[DC][HF] Shadows of the Limelight, Ch 4: An Interlude at Sea

Nitpick thread:

He set the clothes on the bed. “Get dressed as soon as you’re finished, it won’t be long now. There are people who want an introduction.”

They were noble’s clothing.

The last sentence is problematic, especially because of the intervening quotation mentioning "people". The pronoun "they" should probably be avoided. (Without so much distance, it would be fine. "I hate these clothes. They make me look fat.") "The clothes were for nobles", or anything else, would be better.

It included

Pluralization mismatch (this is still referring to "the clothes").

The sunlight glinted off it

You can often get away with eliding words (especially in speech), but "off of it" would probably sound better here, since it's narration.

just for a send off.

The phrase "send-off" is usually hyphenated.

and otherwise wearing tan-colored clothing, with little of the accents that Dominic’s own clothes had.

I observe that a fair amount of space is devoted to describing clothing, but in generic terms (tan-colored clothing). Seems like something specific should be noted here.

“It’s unfortunate, I agree” Dominic nodded.

Needs a comma.

The trip to Maskoy was marvelous, seeing the minarets towering over the city and eating the black-spiced food.

Sounds like the minarets were eating food.

It was an utter relief when Vidre slipping into the circle of conversation and politely informed

slipped.

and they would have to take their leave unless they [...] the ship was finally ready to take its leave.

Repetitive. Seems like the ship should depart, or cast off, or whatever it is that ships do. (It casts off later.)

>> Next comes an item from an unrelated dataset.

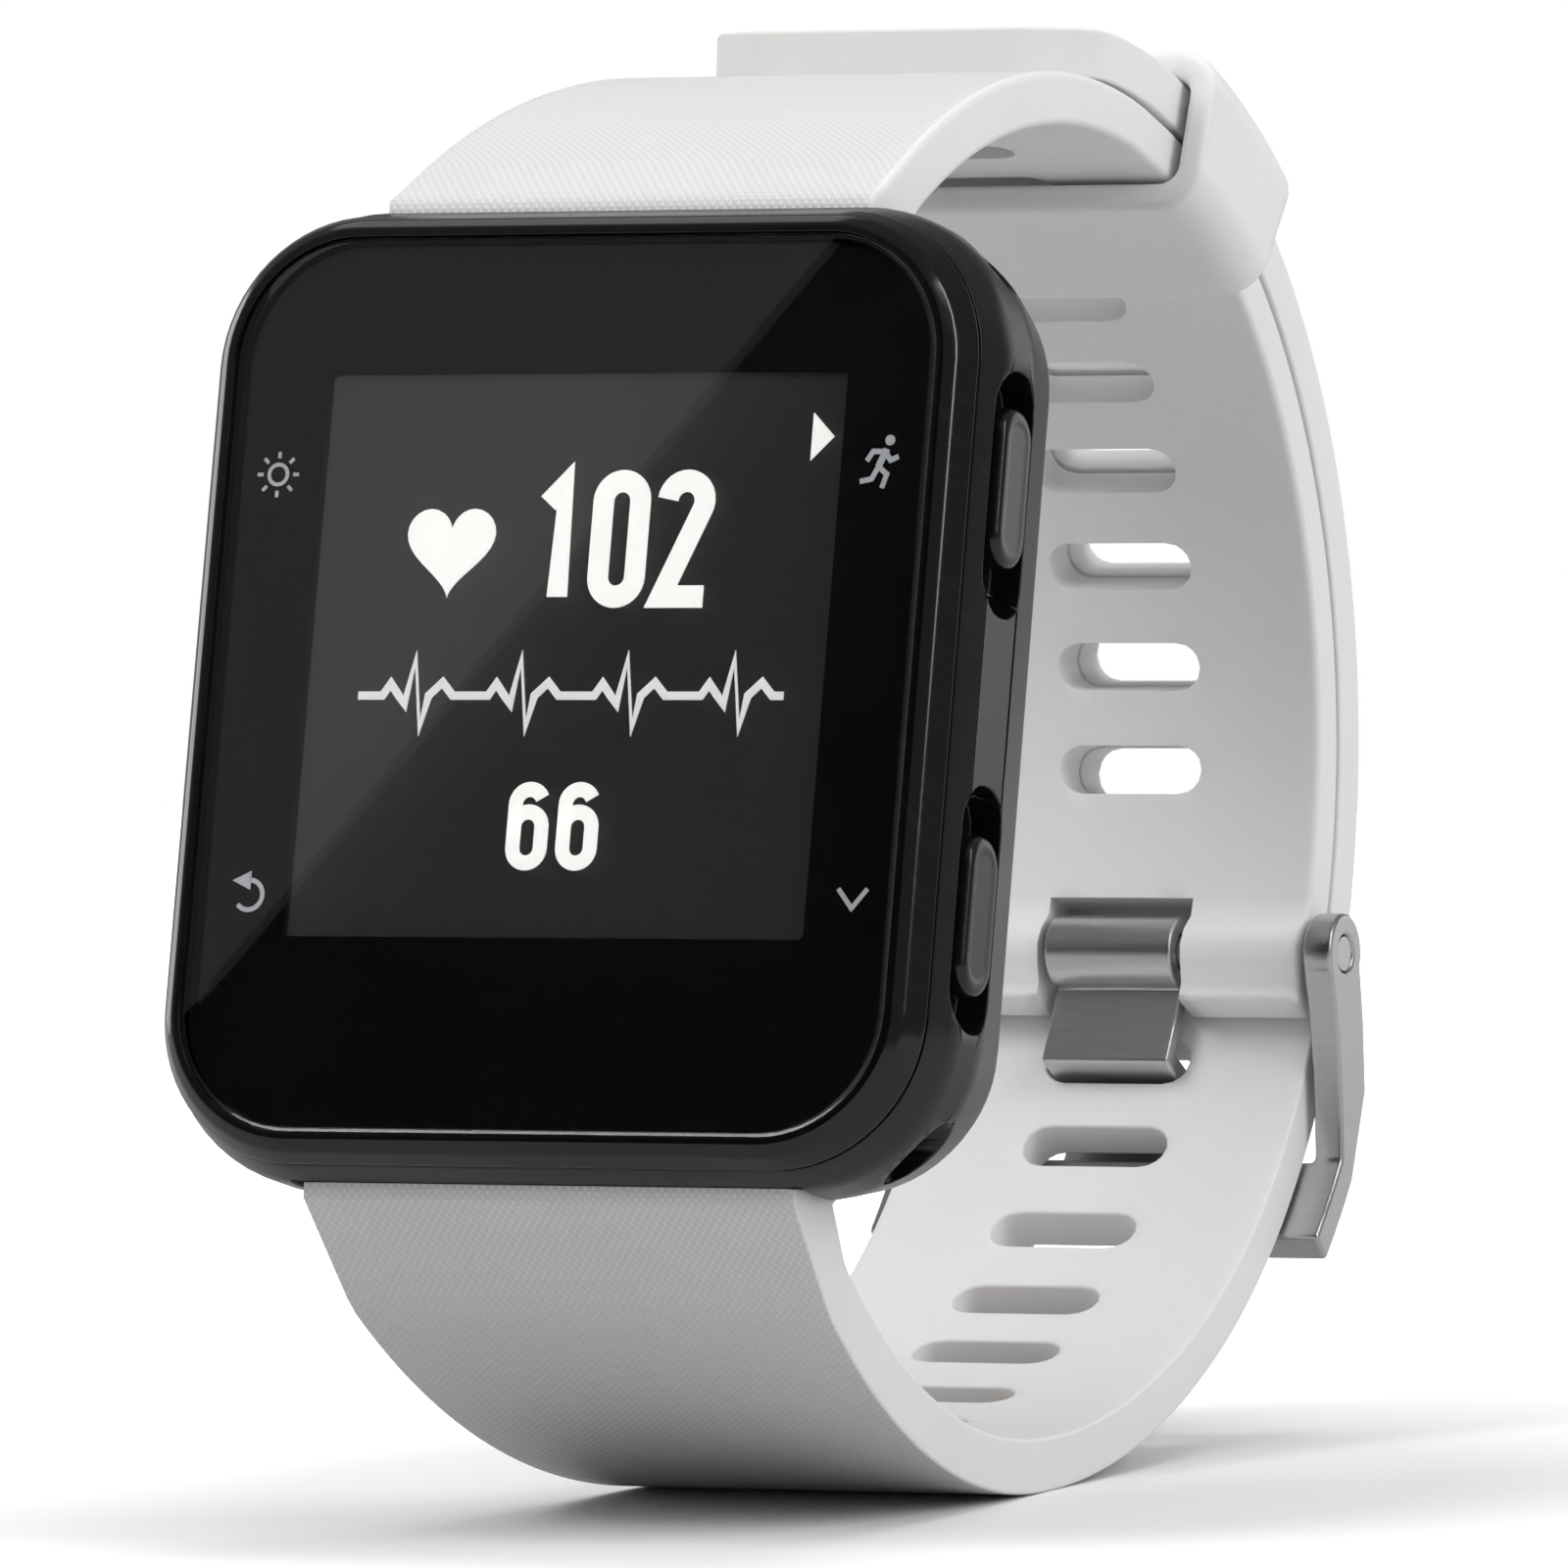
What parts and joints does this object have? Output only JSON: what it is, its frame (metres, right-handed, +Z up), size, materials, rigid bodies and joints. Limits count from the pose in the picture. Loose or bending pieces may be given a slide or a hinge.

There was a bard near Grantholm, a story-teller

This occurrence is hyphenated, but a later one is not. I recommend dropping the hyphen.

The point,” he looked toward Vidre, “Is that

"is" should probably not be capitalized, since it's in the middle of his sentence.

Wealdwood stirred slowly, ineffectually strained against his bonds with his disconnected muscles.

I don't know what grammar rule is involved here, but "stirred, strained" doesn't sound right. It should be "stirred" followed by "straining". I believe it's because you're further describing a single action. (If it were "stirred, then strained" then it'd be okay.)

“Lightscour has my full authorization to kill you

This is a stylistic question, but "authorization" seems like an awfully modern word. Not sure what kind of flavor you intend to have here. ("Billion" gave me pause earlier, but I looked it up and it began to be used surprisingly early.)

She placed one of her daggers in his hand, left the room without waiting for a response.

Needs "in his hand, then left" or "in his hand and left".

I was running low on coin, and forced to work at making boats,

I believe this needs "was forced", despite the presence of the first "was".

Yet there were flaws; he had little feeling in his legs and feet, and disorders of the body.

"and disorders of the body" doesn't sound right ("had" doesn't connect to it properly). Probably needs a verb like "suffered".

who brought be back from the brink

me.

As the it went,

As the what?

Fun chapter! I liked taking some time away from the main story, similarly to how I enjoyed Worm's interludes.